Description of the task:
Every line of the data must be copied exactly.

=== Collected data ===

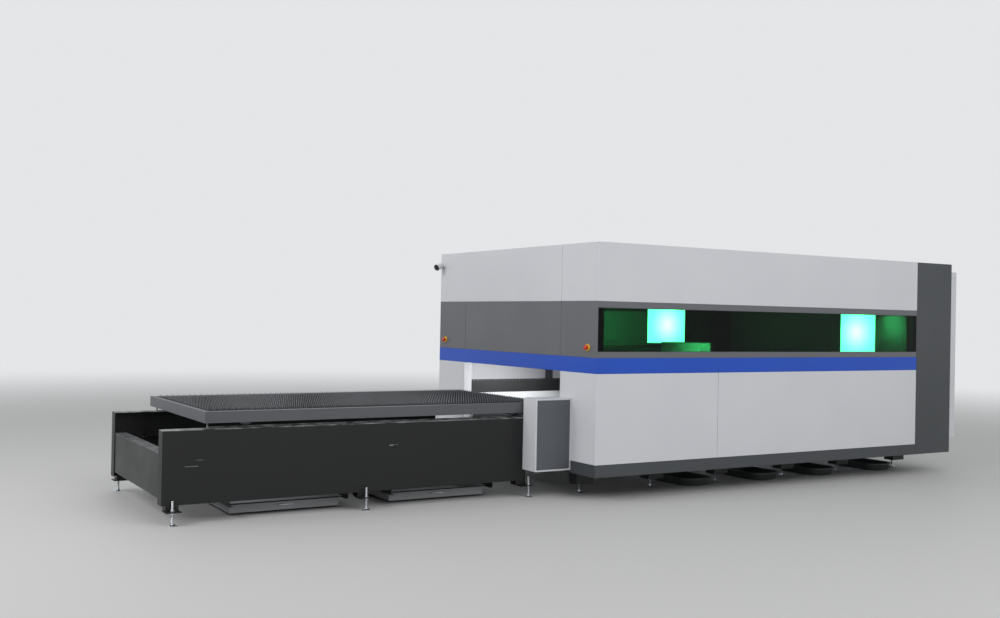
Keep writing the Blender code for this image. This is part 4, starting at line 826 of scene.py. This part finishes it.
def wheelset(node, body):
    low, high = corners_of(node)
    middle = (low + high) / 2
    radius, width = (high.z - low.z) / 2, WHEEL_WIDTH
    profile = ((radius * 0.90, 0.0), (radius, 0.002), (radius, width - 0.002), (radius * 0.90, width),
               (radius * 0.84, width - 0.002), (radius * 0.5, width - 0.002), (radius * 0.42, width + 0.0015),
               (radius * 0.24, width + 0.0015))
    parts = []
    for y, inward in zip(both_sides(RAIL_FACE_Y + RAIL_WIDTH + WHEEL_GAP), (1, -1)):
        place = Matrix.Translation((middle.x, CORNER.y + y, middle.z))
        turn = Matrix.Rotation(-QUARTER_TURN * inward, 4, "X")
        parts.append(settle(turned(node + "_wheel", profile, 48), place @ turn))
    length = high.y - low.y
    axle = turned(node + "_axle", ((AXLE_RADIUS - AXLE_EDGE, 0.0), (AXLE_RADIUS, AXLE_EDGE),
                                   (AXLE_RADIUS, length - AXLE_EDGE), (AXLE_RADIUS - AXLE_EDGE, length)), 24)
    parts.append(settle(axle, Matrix.Translation((middle.x, low.y, middle.z))
                        @ Matrix.Rotation(-QUARTER_TURN, 4, "X")))
    return dress(joined(node + "_turned", parts), body, "ground_steel", WHEEL_STEEL, node)


wheelsets = [wheelset(level + "_wheelset_" + side, level + "_wheels_" + side)
             for level in ("upper", "lower") for side in ("left", "right")]
print("wheelsets:", len(wheelsets))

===

Finished answer:
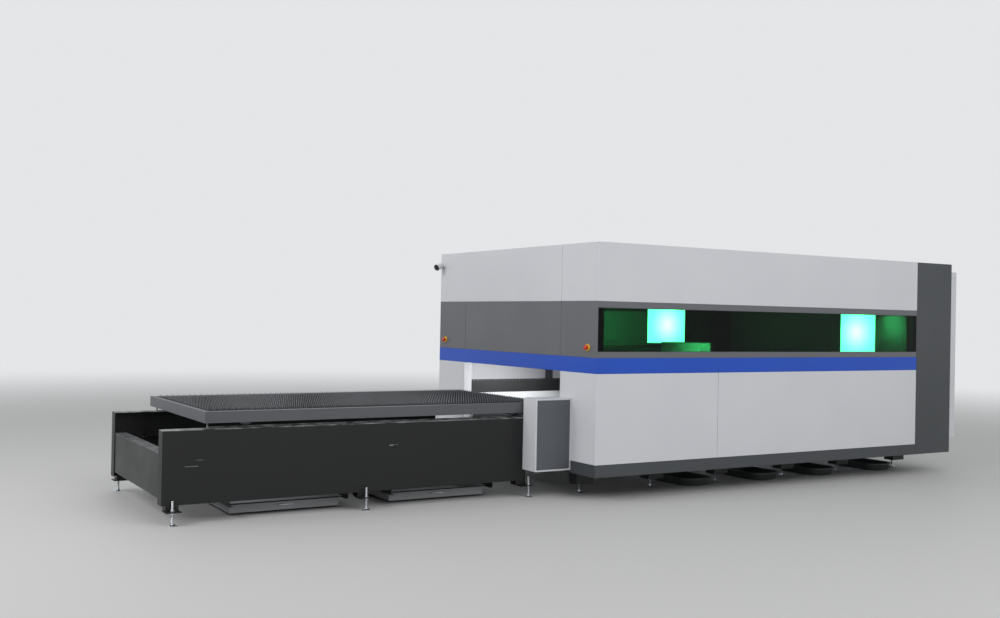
Keep writing the Blender code for this image. This is part 4, starting at line 826 of scene.py. This part finishes it.
def wheelset(node, body):
    low, high = corners_of(node)
    middle = (low + high) / 2
    radius, width = (high.z - low.z) / 2, WHEEL_WIDTH
    profile = ((radius * 0.90, 0.0), (radius, 0.002), (radius, width - 0.002), (radius * 0.90, width),
               (radius * 0.84, width - 0.002), (radius * 0.5, width - 0.002), (radius * 0.42, width + 0.0015),
               (radius * 0.24, width + 0.0015))
    parts = []
    for y, inward in zip(both_sides(RAIL_FACE_Y + RAIL_WIDTH + WHEEL_GAP), (1, -1)):
        place = Matrix.Translation((middle.x, CORNER.y + y, middle.z))
        turn = Matrix.Rotation(-QUARTER_TURN * inward, 4, "X")
        parts.append(settle(turned(node + "_wheel", profile, 48), place @ turn))
    length = high.y - low.y
    axle = turned(node + "_axle", ((AXLE_RADIUS - AXLE_EDGE, 0.0), (AXLE_RADIUS, AXLE_EDGE),
                                   (AXLE_RADIUS, length - AXLE_EDGE), (AXLE_RADIUS - AXLE_EDGE, length)), 24)
    parts.append(settle(axle, Matrix.Translation((middle.x, low.y, middle.z))
                        @ Matrix.Rotation(-QUARTER_TURN, 4, "X")))
    return dress(joined(node + "_turned", parts), body, "ground_steel", WHEEL_STEEL, node)


wheelsets = [wheelset(level + "_wheelset_" + side, level + "_wheels_" + side)
             for level in ("upper", "lower") for side in ("left", "right")]
print("wheelsets:", len(wheelsets))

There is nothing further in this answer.